Thursday, October 2, 2014
Living in an 'infrastructure challenged' setting, it is not lost on me that even as the uptake of Internet connectivity is rapidly expanding, it also slow to reach many of the world's population. And, importantly, the digital divide is growing, according to a recent McKinsey report, titled 'Off-line and falling behind.'
The report offers several reasons why certain groups are slow to adopt Internet services and suggests that four factors, including 'incentives,' 'low incomes and affordability,' 'user capabilities' and 'infrastructure.'
Moreover, the factors are often compounding and inter-related, according to McKinsey.

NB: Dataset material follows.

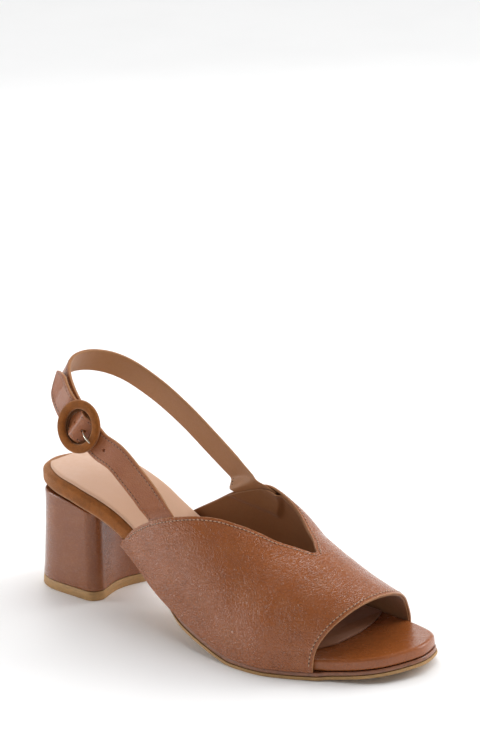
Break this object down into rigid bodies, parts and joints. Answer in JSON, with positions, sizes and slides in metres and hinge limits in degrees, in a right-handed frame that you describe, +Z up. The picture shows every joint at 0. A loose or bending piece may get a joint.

"We measured the performance of 25 countries against a basket of metrics relating to each category of barriers to develop the Internet Barriers Index.5 5.The Internet Barriers Index ranks 25 developed and developing countries based on their scores in four categories of barriers: incentives, low incomes and affordability, user capability, and infrastructure. To create the index, we defined a basket of standard metrics to quantify each category of barriers, normalized each metric to a scale of 100 points, weighted each of the metrics equally within each category to generate barrier category scores, and then normalized and weighted each of the category scores equally to generate the final index score. Our analysis indicated that the Internet Barriers Index has a strong ability to predict the Internet penetration within a country, explaining more than half the variance in Internet penetration across countries. We found that all factors correlate strongly and separately with Internet penetration, and all regressions indicate an elastic effect on Internet penetration—that is, improvements on each individual pillar of the Internet Barriers Index will have a disproportionately positive impact on Internet penetration. In addition, we found a systematically positive and, in some cases, large correlation between barrier categories. This implies that the factors are not totally independent and that countries with low Internet penetration tend to have multidimensional bottlenecks when it comes to increasing their Internet adoption. Further, it means that meaningfully addressing these barriers and boosting Internet penetration will require coordination across Internet ecosystem participants."
While it appears that this is a developed versus a developing world phenomenon, I have observed that connectivity is 'lumpy' all around the world and that "we're all a little bit third world."